Difference from basic version: Automatically generates harmonic progressions based on the circle of fifths interval. Every 4 beats advances one fifth (+7 semitones), automatically alternating major/minor chords with jazz chord extensions (seventh, ninth).

Key modified code:

vec2 mainSound(int samp, float time) {
    float id = floor(time / SPB / 4.0);             // Current chord number
    float offset = id * 7.0;                         // Circle of fifths: +7 semitones per step
    float minor = mod(id, 4.0) >= 3.0 ? 1.0 : 0.0; // Every 4th chord is minor
    float t = mod(time, SPB * 4.0);

    float root = 57.0 + mod(offset, 12.0);           // Adjustable: 57.0 = starting root (A3)
    vec2 result = chord(t, root, minor);

    // Two-tap ping-pong delay
    result += vec2(0.5, 0.2) * chord(t - SPB * 0.5, root, minor);
    result += vec2(0.05, 0.1) * chord(t - SPB, root, minor);

    return result;
}

Performance Optimization Details

  1. Reduce Harmonic Count: In additive synthesis and frequency-domain filters, the harmonic count (NUM_HARMONICS / NSPC) is the biggest performance bottleneck. Start with 4-8 harmonics and don't add more once the sound is satisfactory. Using 256 harmonics is an extreme case.

  2. Avoid Sample History in Loops: IIR filters need to process 128 historical samples, meaning each output sample requires 128 loop iterations. Prefer frequency-domain methods or reduce PAST_SAMPLES.

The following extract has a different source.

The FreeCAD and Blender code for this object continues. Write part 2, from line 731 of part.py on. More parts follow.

  3. Simplify Echo/Delay: Each delay tap requires recomputing the complete signal chain. 4 taps means 5x computation. Consider reducing the complexity (fewer harmonics) for delayed signals.

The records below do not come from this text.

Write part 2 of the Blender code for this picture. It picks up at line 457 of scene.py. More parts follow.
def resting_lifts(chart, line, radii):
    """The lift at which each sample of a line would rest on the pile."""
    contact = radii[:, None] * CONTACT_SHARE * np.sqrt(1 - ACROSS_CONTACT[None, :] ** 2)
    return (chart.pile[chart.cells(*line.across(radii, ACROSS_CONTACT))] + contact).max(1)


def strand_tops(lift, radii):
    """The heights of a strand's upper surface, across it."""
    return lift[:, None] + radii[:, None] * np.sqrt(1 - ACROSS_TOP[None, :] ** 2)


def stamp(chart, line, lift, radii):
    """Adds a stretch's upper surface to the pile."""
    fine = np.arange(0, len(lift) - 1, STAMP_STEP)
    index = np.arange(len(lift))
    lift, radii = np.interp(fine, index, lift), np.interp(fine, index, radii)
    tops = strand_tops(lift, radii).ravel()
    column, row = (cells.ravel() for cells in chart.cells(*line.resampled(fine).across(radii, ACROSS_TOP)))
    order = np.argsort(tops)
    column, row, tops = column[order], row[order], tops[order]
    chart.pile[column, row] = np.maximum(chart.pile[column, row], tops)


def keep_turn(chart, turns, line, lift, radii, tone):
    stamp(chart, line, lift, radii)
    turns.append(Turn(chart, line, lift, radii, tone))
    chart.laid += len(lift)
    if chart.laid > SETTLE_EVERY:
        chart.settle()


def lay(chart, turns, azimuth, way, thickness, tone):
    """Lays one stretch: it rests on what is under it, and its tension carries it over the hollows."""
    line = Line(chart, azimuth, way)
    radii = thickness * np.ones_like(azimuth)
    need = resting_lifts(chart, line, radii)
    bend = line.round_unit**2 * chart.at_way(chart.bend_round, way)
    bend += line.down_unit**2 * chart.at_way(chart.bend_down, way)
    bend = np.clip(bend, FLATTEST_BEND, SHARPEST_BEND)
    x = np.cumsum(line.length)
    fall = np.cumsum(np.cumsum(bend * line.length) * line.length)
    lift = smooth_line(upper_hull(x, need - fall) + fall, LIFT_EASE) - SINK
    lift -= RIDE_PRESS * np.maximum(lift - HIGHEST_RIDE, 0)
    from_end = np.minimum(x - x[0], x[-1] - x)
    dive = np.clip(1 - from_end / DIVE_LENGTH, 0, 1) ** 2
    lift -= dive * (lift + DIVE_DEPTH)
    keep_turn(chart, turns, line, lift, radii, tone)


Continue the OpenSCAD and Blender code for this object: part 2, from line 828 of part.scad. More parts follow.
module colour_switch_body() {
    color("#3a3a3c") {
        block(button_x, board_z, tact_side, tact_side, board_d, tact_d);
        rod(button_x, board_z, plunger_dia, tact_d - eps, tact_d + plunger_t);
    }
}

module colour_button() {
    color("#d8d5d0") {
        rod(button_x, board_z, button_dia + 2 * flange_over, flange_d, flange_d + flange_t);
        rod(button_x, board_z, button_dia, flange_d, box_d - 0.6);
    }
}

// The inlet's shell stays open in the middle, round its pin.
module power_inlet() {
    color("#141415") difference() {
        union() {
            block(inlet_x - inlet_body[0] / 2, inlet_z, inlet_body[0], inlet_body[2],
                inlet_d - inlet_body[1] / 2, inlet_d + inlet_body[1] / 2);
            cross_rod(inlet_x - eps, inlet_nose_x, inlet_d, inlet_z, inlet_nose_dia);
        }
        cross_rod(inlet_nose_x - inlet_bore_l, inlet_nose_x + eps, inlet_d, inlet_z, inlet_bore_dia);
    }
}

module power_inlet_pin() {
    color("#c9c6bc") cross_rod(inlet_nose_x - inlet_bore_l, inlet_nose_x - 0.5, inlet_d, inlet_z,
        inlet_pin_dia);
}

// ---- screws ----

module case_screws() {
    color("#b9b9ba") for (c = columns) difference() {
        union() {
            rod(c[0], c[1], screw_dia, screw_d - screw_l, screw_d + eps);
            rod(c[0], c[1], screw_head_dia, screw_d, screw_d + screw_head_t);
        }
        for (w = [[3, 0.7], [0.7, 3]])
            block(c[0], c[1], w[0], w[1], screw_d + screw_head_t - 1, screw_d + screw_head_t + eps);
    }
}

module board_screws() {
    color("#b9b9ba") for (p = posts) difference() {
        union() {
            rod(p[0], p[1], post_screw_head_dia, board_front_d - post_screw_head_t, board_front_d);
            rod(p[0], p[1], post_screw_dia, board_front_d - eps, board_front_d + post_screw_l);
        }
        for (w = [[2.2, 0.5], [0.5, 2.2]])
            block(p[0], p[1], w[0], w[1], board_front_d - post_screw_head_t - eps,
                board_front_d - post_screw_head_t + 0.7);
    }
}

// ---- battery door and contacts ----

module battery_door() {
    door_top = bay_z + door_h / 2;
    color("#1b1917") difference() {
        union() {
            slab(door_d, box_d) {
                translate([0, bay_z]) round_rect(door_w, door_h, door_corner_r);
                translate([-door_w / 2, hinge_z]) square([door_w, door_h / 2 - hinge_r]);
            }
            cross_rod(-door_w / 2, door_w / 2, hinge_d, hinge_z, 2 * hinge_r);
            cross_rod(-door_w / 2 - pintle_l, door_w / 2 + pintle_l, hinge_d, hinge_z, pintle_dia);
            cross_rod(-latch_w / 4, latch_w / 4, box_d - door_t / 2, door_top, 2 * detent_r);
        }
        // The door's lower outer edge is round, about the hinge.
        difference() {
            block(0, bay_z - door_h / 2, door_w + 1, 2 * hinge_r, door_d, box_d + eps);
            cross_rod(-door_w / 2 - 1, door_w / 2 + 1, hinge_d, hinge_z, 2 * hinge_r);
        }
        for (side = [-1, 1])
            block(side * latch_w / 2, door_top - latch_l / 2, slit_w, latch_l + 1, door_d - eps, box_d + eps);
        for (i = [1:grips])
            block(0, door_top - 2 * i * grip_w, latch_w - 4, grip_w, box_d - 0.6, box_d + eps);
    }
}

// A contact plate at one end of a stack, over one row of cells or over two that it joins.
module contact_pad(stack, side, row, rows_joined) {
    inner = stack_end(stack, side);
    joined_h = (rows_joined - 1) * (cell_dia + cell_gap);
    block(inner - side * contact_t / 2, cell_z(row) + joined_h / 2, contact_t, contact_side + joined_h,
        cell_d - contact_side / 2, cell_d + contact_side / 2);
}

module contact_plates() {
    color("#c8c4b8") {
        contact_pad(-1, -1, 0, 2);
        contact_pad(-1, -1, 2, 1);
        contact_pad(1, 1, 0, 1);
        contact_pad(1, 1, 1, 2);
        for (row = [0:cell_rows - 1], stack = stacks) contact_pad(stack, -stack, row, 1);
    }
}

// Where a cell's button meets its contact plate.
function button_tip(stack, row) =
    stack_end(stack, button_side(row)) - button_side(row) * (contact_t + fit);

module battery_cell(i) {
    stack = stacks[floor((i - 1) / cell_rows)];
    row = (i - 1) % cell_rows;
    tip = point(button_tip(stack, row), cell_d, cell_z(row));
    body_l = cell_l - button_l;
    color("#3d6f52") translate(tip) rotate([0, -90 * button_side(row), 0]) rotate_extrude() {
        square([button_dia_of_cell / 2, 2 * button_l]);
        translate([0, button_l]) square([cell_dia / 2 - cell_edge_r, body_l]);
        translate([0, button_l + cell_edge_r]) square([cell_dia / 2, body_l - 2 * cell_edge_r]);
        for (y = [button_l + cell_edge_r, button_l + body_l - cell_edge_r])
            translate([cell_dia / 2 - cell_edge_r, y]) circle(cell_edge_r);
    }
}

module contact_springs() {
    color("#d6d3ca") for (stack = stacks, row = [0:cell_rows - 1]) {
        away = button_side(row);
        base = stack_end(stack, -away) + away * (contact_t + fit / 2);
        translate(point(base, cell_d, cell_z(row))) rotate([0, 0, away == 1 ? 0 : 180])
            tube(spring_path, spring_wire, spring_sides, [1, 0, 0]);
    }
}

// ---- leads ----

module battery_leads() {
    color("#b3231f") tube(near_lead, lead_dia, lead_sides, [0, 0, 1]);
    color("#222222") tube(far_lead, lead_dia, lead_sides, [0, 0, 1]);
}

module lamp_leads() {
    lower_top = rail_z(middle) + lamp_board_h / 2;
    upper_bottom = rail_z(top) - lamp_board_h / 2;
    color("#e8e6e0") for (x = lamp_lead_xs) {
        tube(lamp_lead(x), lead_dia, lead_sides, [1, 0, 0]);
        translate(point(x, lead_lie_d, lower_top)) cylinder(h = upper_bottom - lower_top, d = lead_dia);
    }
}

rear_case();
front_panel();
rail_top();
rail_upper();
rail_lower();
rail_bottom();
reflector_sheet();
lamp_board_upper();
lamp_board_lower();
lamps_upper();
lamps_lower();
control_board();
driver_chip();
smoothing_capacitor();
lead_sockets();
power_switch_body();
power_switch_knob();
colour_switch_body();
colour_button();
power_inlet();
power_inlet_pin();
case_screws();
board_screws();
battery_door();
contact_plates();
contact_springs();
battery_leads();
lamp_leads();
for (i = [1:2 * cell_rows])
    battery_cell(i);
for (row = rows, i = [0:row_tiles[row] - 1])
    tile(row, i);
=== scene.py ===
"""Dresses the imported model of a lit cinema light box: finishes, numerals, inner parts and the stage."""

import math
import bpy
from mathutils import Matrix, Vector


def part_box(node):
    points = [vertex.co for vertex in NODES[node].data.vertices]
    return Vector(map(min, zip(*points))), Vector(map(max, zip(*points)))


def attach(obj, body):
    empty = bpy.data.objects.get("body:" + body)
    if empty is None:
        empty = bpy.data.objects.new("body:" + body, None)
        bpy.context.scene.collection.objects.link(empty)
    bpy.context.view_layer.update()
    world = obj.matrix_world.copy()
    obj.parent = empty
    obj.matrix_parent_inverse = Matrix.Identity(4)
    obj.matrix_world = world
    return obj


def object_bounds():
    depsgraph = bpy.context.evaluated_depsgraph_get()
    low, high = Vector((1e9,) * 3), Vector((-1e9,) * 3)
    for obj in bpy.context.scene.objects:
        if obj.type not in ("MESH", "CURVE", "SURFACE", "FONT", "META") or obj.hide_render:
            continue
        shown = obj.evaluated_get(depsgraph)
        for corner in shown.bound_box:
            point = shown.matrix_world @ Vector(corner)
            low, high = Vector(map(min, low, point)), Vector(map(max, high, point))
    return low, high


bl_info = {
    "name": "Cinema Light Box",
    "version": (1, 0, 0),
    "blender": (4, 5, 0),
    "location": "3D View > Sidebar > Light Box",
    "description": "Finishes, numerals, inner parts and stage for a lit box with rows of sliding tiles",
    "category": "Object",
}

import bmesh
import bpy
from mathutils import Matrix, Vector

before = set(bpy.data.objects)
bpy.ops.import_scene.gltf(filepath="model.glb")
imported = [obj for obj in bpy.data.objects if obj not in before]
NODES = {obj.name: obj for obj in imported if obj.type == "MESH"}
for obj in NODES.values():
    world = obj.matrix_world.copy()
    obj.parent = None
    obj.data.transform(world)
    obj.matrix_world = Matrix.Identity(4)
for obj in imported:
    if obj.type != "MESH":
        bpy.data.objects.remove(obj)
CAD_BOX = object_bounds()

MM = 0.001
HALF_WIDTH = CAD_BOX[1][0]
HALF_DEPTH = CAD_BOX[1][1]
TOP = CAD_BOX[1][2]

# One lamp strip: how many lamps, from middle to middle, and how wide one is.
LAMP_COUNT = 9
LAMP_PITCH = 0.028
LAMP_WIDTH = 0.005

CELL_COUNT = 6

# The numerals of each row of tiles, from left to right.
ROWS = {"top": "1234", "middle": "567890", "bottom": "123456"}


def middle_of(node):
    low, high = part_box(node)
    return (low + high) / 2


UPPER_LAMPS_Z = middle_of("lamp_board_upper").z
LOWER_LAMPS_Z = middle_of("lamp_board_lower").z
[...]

  4. Use fract() Instead of mod(): When the divisor is 1.0, fract(x) is faster than mod(x, 1.0).

  5. Precompute Constants: Move loop-invariant expressions like TAU * freq outside the loop.

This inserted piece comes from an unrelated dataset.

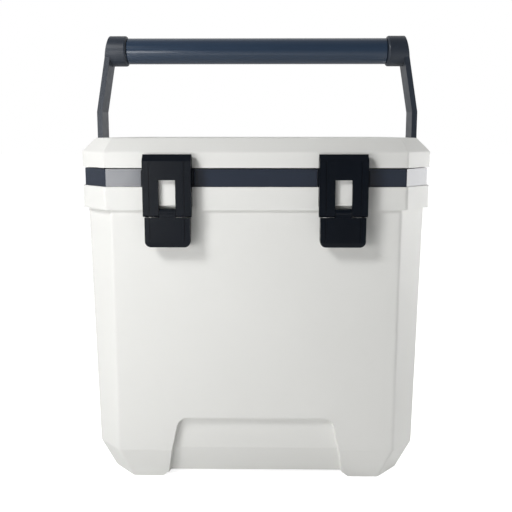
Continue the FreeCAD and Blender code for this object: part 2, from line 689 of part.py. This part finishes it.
def make_handle_crossbar():
    tube = rod_x(CROSSBAR_R, -CROSSBAR_END_X, CROSSBAR_END_X, PIVOT_Y, GRIP_Z)
    for side, name in SIDES:
        tube = tube.cut(handle_screw(side))
    return tube


def make_handle_screws():
    """One screw from each arm's outer face into the end of the crossbar."""
    return Part.makeCompound([handle_screw(side) for side, name in SIDES])


def make_grip_sleeve():
    reach = SOCKET_INNER_X - GRIP_GAP
    sleeve = rod_x(GRIP_R, -reach, reach, PIVOT_Y, GRIP_Z)
    ends = [edge for edge in sleeve.Edges if abs(abs(edge.CenterOfMass.x) - reach) < 0.01]
    sleeve = sleeve.makeFillet(GRIP_EDGE, ends)
    return sleeve.cut(rod_x(CROSSBAR_R + RUNNING_FIT, -reach, reach, PIVOT_Y, GRIP_Z))


def make_pivot_insert(side):
    return insert_socket(side, INSERT_R).cut(insert_socket(side, BOLT_R + RUNNING_FIT))


def make_pivot_washer(side):
    washer = rod_x(WASHER_R, side * WASHER_X[0], side * WASHER_X[1], PIVOT_Y, PIVOT_Z)
    return washer.cut(rod_x(BOLT_R, side * INSERT_END_X, side * ARM_OUTER_X, PIVOT_Y, PIVOT_Z))


def make_pivot_bolt(side):
    shank = rod_x(BOLT_R, side * BOLT_END_X, side * BOLT_HEAD_X[0], PIVOT_Y, PIVOT_Z)
    head = rod_x(BOLT_HEAD_R, side * BOLT_HEAD_X[0], side * BOLT_HEAD_X[1], PIVOT_Y, PIVOT_Z)
    rim = [edge for edge in head.Edges if abs(abs(edge.CenterOfMass.x) - BOLT_HEAD_X[1]) < 0.01]
    head = head.makeFillet(BOLT_EDGE_R, rim)
    socket_base = side * (BOLT_HEAD_X[0] + BOLT_SOCKET_FLOOR)
    hexagon = []
    for step in range(7):
        angle = math.radians(60 * step)
        y = PIVOT_Y + BOLT_SOCKET_R * math.cos(angle)
        z = PIVOT_Z + BOLT_SOCKET_R * math.sin(angle)
        hexagon.append(Vector(socket_base, y, z))
    socket = Part.Face(Part.makePolygon(hexagon)).extrude(RIGHT * side * BOLT_HEAD_R)
    return shank.fuse(head).cut(socket).removeSplitter()


def save(name, shape):
    if not shape.isValid():
        print("not valid:", name)
    print(name, len(shape.Solids), round(shape.Volume / 1000.0, 2), "cm3")
    shape.exportStep("parts/" + name + ".step")


def main():
    os.makedirs("parts", exist_ok=True)
    save("outer_shell", make_outer_shell())
    save("body_foam", make_body_foam())
    save("inner_liner", make_inner_liner())
    save("rim_collar", make_rim_collar())
    save("hinge_screws", make_hinge_screws(sum(BODY_LEAF_Z) / 2))
    save("lid_shell", make_lid_shell())
    save("lid_foam", make_lid_foam())
    save("lid_liner", make_lid_liner())
    save("lid_gasket", make_lid_gasket())
    save("lid_hinge_screws", make_hinge_screws(sum(LID_LEAF_Z) / 2))
    save("handle_crossbar", make_handle_crossbar())
    save("handle_screws", make_handle_screws())
    save("grip_sleeve", make_grip_sleeve())
    for side, name in SIDES:
        save("keeper_" + name, make_keeper(side))
        save("hinge_bracket_" + name, make_hinge_bracket(side))
        save("hinge_pin_" + name, make_hinge_pin(side))
        save("lid_hinge_leaf_" + name, make_lid_leaf(side))
        save("latch_pin_" + name, make_latch_pin(side))
        save("latch_frame_" + name, make_latch_frame(side))
        save("lever_pin_" + name, make_lever_pin(side))
        save("latch_lever_" + name, make_latch_lever(side))
        save("pivot_insert_" + name, make_pivot_insert(side))
        save("pivot_bolt_" + name, make_pivot_bolt(side))
        save("pivot_washer_" + name, make_pivot_washer(side))
        save("handle_arm_" + name, make_handle_arm(side))


main()
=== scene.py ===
import json
import math

import bpy
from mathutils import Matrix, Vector


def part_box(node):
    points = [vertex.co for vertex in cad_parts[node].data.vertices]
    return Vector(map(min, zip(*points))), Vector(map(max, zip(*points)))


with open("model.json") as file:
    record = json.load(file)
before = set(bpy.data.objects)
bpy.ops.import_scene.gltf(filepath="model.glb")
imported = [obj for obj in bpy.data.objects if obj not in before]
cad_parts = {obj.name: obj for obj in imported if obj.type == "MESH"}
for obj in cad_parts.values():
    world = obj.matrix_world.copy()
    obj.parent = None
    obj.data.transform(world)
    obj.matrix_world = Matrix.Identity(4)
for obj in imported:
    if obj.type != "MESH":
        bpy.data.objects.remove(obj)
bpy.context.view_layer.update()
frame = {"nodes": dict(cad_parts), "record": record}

# Places on the chest that the camera and the lights are set from, in metres.
FRONT_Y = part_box("outer_shell")[0].y
LID_TOP_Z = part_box("lid_shell")[1].z
SIDES = ("left", "right")

# Camera: a studio view of the front from just above lid height, looking a little down.
CAMERA_PLACE = (0.0086, FRONT_Y - 0.7135, LID_TOP_Z + 0.0044)
CAMERA_TILT = 7.95          # degrees below the horizon
CAMERA_TURN = 0.63          # degrees to the left
CAMERA_LENS = 45.4          # mm
CAMERA_SENSOR = 36.0        # mm
CAMERA_SHIFT_Y = -0.0623

# Area lights: place, point they face, width and height, and power in watts.
LIGHTS = {
    "key_left": ((-0.72, FRONT_Y - 0.70, 1.05), (0.0, FRONT_Y, 0.25), (0.3, 0.3), 8.8),
    "panel_left": ((-0.51, FRONT_Y - 0.70, 0.31), (0.0, FRONT_Y, 0.31), (0.55, 0.26), 2.8),
    "panel_right": ((1.20, 0.22, 0.35), (0.19, FRONT_Y, 0.25), (0.7, 1.07), 12.5),
    "top": ((0.0, 0.1, 1.9), (0.0, 0.0, 0.22), (1.8, 1.8), 1.5),
}

# Backdrop: its strength where it is seen, and as a light in front of the chest and behind it.
BACKDROP_SEEN = 1.0
BACKDROP_FRONT = 0.06
BACKDROP_BACK = 0.75
BACKDROP_TURNS = (-0.1, 0.6)        # Y of the direction at which the light starts and stops brightening

FLOOR_HALF = 12.0
FLOOR_GLOW = 0.8

# Moulded edge radii in metres, on edges that turn by more than the angle in degrees.
EDGE_RADII = {"latch_frame": 0.0007, "latch_lever": 0.0007, "handle_arm": 0.0009,
              "hinge_bracket": 0.0005, "lid_hinge_leaf": 0.0005}
EDGE_ANGLE = 40.0


# ---------------------------------------------------------------- materials

RANGE_SOCKETS = ("From Min", "From Max", "To Min", "To Max")


class Material:
    """A Principled material with short helpers for its nodes."""

    def __init__(self, name, colour, roughness, **sockets):
        self.material = bpy.data.materials.new(name)
        self.material.use_nodes = True
        self.nodes = self.material.node_tree.nodes
        self.shader = self.nodes["Principled BSDF"]
        self.set("Base Color", (*colour, 1.0))
        self.set("Roughness", roughness)
        for socket, value in sockets.items():
            self.set(socket.replace("_", " "), value)
        self.colour = colour
        self.roughness = roughness
        self.material.diffuse_color = (*colour, 1.0)
        self.normal = None

    def set(self, socket, value):
        self.shader.inputs[socket].default_value = value

    def link(self, source, target):
        self.material.node_tree.links.new(source, target)

    def places(self, stretch=(1.0, 1.0, 1.0)):
        """Object coordinates in metres, times a factor for each axis."""
        coordinates = self.nodes.new("ShaderNodeTexCoord")
        mapping = self.nodes.new("ShaderNodeMapping")
        mapping.inputs["Scale"].default_value = stretch
        self.link(coordinates.outputs["Object"], mapping.inputs["Vector"])
        return mapping.outputs["Vector"]

    def noise(self, scale, detail=3.0, roughness=0.5, stretch=(1.0, 1.0, 1.0)):
        """Noise between 0 and 1; scale is features per metre."""
        node = self.nodes.new("ShaderNodeTexNoise")
        node.inputs["Scale"].default_value = scale
        node.inputs["Detail"].default_value = detail
        node.inputs["Roughness"].default_value = roughness
        self.link(self.places(stretch), node.inputs["Vector"])
        return node.outputs["Fac"]

    def cells(self, scale):
        """Distance to the nearest of scattered points; scale is points per metre."""
        node = self.nodes.new("ShaderNodeTexVoronoi")
        node.feature = "SMOOTH_F1"
        node.inputs["Scale"].default_value = scale
        self.link(self.places(), node.inputs["Vector"])
        return node.outputs["Distance"]

    def remap(self, value, low, high, to_low, to_high):
        node = self.nodes.new("ShaderNodeMapRange")
        for socket, number in zip(RANGE_SOCKETS, (low, high, to_low, to_high)):
            node.inputs[socket].default_value = number
        self.link(value, node.inputs["Value"])
        return node.outputs["Result"]

    def tint(self, value, dark, light):
        """Base colour that runs between two shades of the material's colour."""
        node = self.nodes.new("ShaderNodeMix")
        node.data_type = "RGBA"
        node.inputs["A"].default_value = (*[channel * dark for channel in self.colour], 1.0)
        node.inputs["B"].default_value = (*[min(1.0, channel * light) for channel in self.colour], 1.0)
        self.link(value, node.inputs["Factor"])
        self.link(node.outputs["Result"], self.shader.inputs["Base Color"])

    def gloss(self, value, spread):
        """Roughness that varies about the material's own by spread."""
        rough = self.remap(value, 0.3, 0.7, self.roughness - spread, self.roughness + spread)
        self.link(rough, self.shader.inputs["Roughness"])

    def bump(self, value, height, strength=1.0):
        """Adds relief of a height in metres over what is there."""
        node = self.nodes.new("ShaderNodeBump")
        node.inputs["Distance"].default_value = height
        node.inputs["Strength"].default_value = strength
        self.link(value, node.inputs["Height"])
        if self.normal is not None:
            self.link(self.normal, node.inputs["Normal"])
        self.normal = node.outputs["Normal"]
        self.link(self.normal, self.shader.inputs["Normal"])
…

  6. Use the Common Pass: Place constant definitions and shared functions in ShaderToy's Common tab, accessible by both Sound and Image, avoiding redundant computation of BPM/SPB, etc.

Combination Suggestions

1. Combining with Audio Visualization

Sound shader output can be read in the Image shader via iChannel0 (set to this shader's Sound output). Use texture(iChannel0, vec2(freq, 0.0)) to get spectrum data to drive visual effects (waveforms, spectrum bar charts, etc.).

2. Combining with Raymarching Scenes

Sound-visual synchronization can be achieved by sharing timeline/cue events. Define shared timeline/cue events in the Common Pass, referenced by both Sound and Image shaders simultaneously, ensuring visual-audio synchronization.

3. Combining with Particle Systems

Use beat events (kick trigger moments) to drive particle emission. In the Image shader, use the same BPM/SPB to calculate the current beat position, and increase particle count or velocity at the kick trigger moment.

4. Combining with Post-Processing Effects

Share Sound shader envelope values (e.g., sidechain compression coefficient) with the Image shader via the Common Pass, driving bloom intensity, color shifting, screen shake, and other effects.

5. Combining with Text/Graphic Overlays

Use message() functions in the Image shader to render text hints, parameter displays, or interaction instructions to help users understand what is being played.